The Noble Art Of Comedy
I was once told that only 1 in every 10,000 people would actually have the courage to walk onto a stage and try and make complete strangers laugh, by writing and then delivering their own material.
To be fair, I honestly don’t know if that statistic is true or not. But what I do know, is that actually going through the process is an experience of a lifetime, and one that had I not been diagnosed with cancer, I would never have contemplated.
Ostensibly, the aim was to raise money for cancer research UK by doing a 5-minute stand up comedy routine in front of 450 people paying £20.00 a ticket at the iconic Glee club in the heart of Birmingham city centre.
The deal is you sign up, you get selected, and then you attend comedy lessons with an established stand-up comedian by the name of James Cook, a local Brummie comedian who had also specialised in teaching people the art of stand-up comedy. To be honest, the 30 people who showed up on that first Tuesday night at the famous Hare and Hounds pub in Kings Heath were an eclectic mix. A really good cross-section of the diversity of Birmingham society, we were a strange mix of age, colour, creed, sexuality. Something for everyone, you might say.
We attended 9 lessons, each one covering elements of what you need to do to prepare to walk on that stage and make people laugh, or not as the case maybe. James is very good. He guides, encourages, cajoles, and pushes you to do the work that you need to make sure that you are match ready, confident, and zoned, because if you are not ready, you will very soon find out. Indeed, within seconds of setting foot on that very small stage, where trust me, there is absolutely nowhere to hide.
The one thing that I learned very early doors was the need to prepare, as James kept saying, the more work, practise, effort, study, that you put in, the higher your chances of success.
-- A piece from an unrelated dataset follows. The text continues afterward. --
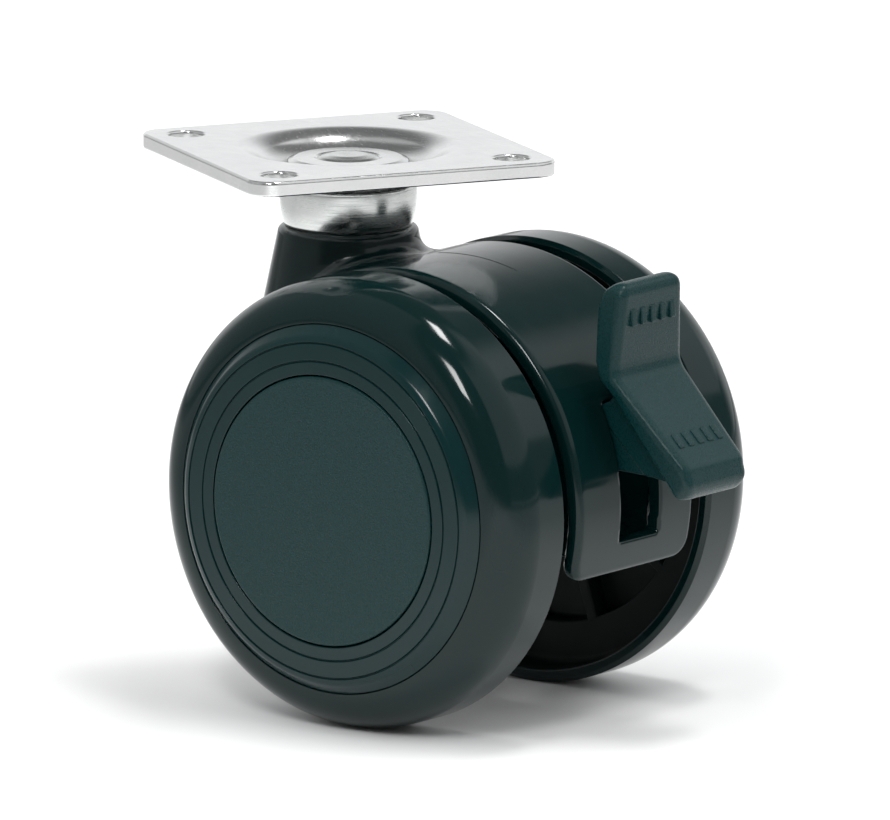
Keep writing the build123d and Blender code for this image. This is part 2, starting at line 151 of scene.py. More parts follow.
def surface_net(field, low, high, step):
    """Points, quads and normals of the surface where a distance field is zero, inside a box."""
    axes = [np.arange(a - 2 * step, b + 2.5 * step, step) for a, b in zip(low, high)]
    grid = np.stack(np.meshgrid(*axes, indexing="ij"), -1)
    value = field(grid.reshape(-1, 3)).reshape(grid.shape[:3])
    cells = tuple(n - 1 for n in value.shape)
    total = np.zeros((np.prod(cells), 3))
    count = np.zeros(np.prod(cells))
    quads = []
    for axis in range(3):
        unit, u, v = (np.eye(3, dtype=int)[(axis + k) % 3] for k in range(3))
        ends = [slice(None)] * 3
        ends[axis] = slice(0, -1)
        ahead = [slice(None)] * 3
        ahead[axis] = slice(1, None)
        edges = np.argwhere((value[tuple(ends)] < 0) != (value[tuple(ahead)] < 0))
        a = value[tuple(edges.T)]
        b = value[tuple((edges + unit).T)]
        points = grid[tuple(edges.T)] + np.outer(a / (a - b) * step, unit)
        keys = [np.ravel_multi_index((edges - i * u - j * v).T, cells)
                for i, j in ((0, 0), (1, 0), (1, 1), (0, 1))]
        for key in keys:
            np.add.at(total, key, points)
            np.add.at(count, key, 1)
        quad = np.stack(keys, 1)
        quad[a >= 0] = quad[a >= 0][:, ::-1]
        quads.append(quad)
    used, quads = np.unique(np.concatenate(quads), return_inverse=True)
    quads = quads.reshape(-1, 4)
    points = settle(field, total[used] / count[used][:, None], step)
    for _ in range(2):
        points = settle(field, relaxed(points, quads), step)
    slope = gradient(field, points)
    return points, quads, slope / np.maximum(np.linalg.norm(slope, axis=1), 1e-9)[:, None]


def relaxed(points, quads):
    """Each point moved half way to the middle of its neighbours."""
    total = np.zeros_like(points)
    count = np.zeros(len(points))
    for i in range(4):
        for near in (quads[:, (i + 1) % 4], quads[:, (i + 3) % 4]):
            np.add.at(total, quads[:, i], points[near])
            np.add.at(count, quads[:, i], 1)
    return 0.5 * points + 0.5 * total / count[:, None]


# ---- Turned shapes ----------------------------------------------------------------------------
def rounded(corners, fine=7):
    """A closed outline from (u, v, radius) corners, each rounded by its own radius."""
    out = []
    count = len(corners)
    for i in range(count):
        here = np.array(corners[i][:2], float)
        radius = corners[i][2]
        back = np.array(corners[i - 1][:2], float) - here
        ahead = np.array(corners[(i + 1) % count][:2], float) - here
        back /= np.linalg.norm(back)
        ahead /= np.linalg.norm(ahead)
        half = 0.5 * math.acos(np.clip(back @ ahead, -1, 1))
        if radius <= 0 or half > 1.55:
            out.append(here)
            continue
        run = radius / math.tan(half)
        centre = here + (back + ahead) / np.linalg.norm(back + ahead) * radius / math.sin(half)
        start, end = here + back * run - centre, here + ahead * run - centre
        angle = math.atan2(start[1], start[0])
        sweep = (math.atan2(end[1], end[0]) - angle + math.pi) % (2 * math.pi) - math.pi
        for k in range(fine + 1):
            a = angle + sweep * k / fine
            out.append(centre + radius * np.array([math.cos(a), math.sin(a)]))
    return np.array(out)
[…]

You can argue that applies in all walks of life, but trust me, there is nothing more brutal than thinking that you are funny, and your material works, to find you looking at a sea of faces not laughing, smiling, or reacting.
The old expression silence is golden, well trust me, it is not golden at all. It is painful and seems to last an eternity. How do I know? Because I have watched it, and having done this gig twice, (first in November 2019, and then again in July of 2021), the first time when the set worked, and the second time when it did not. It is fair to say that I have experienced the euphoria of an engaged audience, to the silence and disappointment when it did not.
Writing comedy whatever that is, is an art, observational comedy is finding that common thread that we can all relate too, the human experience if you like. I took the view, rightly or wrongly, that I was not going to swear or use offensive language. I wanted to test myself by creating comedy without crudity. Yes, there was innuendo in the first routine, but it was as much about what was not said, as much as what was.
The truth is that I spent hour after hour practising, and honing every word to make it look seamless. My partner even found an American comedian who reviewed my routine. And the time that I spent at home with a microphone in my hand, going over and over all the segments, every nuance, expression, and gesture was worked on. And the strange thing is, until you walk on that stage and start, and you get that first laugh, you honestly do not know.
Comedy truly is a baptism of fire, but let me tell you, when you get that response and it grows louder and more frequent, it just feels amazing. Conversely, at my second gig, even though I did exactly the same preparation and effort, half way through the set, I lost my train of thought, and left out chunks that in my preparation had my best material. As a result, I lost the audience and although I started well, and finished ok, it certainly was not the same as gig one.
But what an amazing thing to do, what a way to test yourself and I respect every single person who walked onto that stage and did their best, and they all raised money for cancer research. I never told anyone that I was a cancer patient. I did not see the point, it was not relevant. I was, however, extremely lucky that on both occasions I raised more money than anyone else. This was because my circle of family, friends and associates all knew that I had cancer and supported me magnificently and I thank every single one of them.
In conclusion, I am really glad that I did it. I would wholeheartedly recommend it. By taking part, you will get to know yourself better, you will be challenged, and it does require hard work, effort and commitment. Be ready to wake up in the early hours with a line, or spin on your material, keep a note book to hand to write everything down, and above all practise, practise, practise, and at the end of the day you will have great memories and you will help save lives for people who have cancer. Everyday ordinary people, just like me.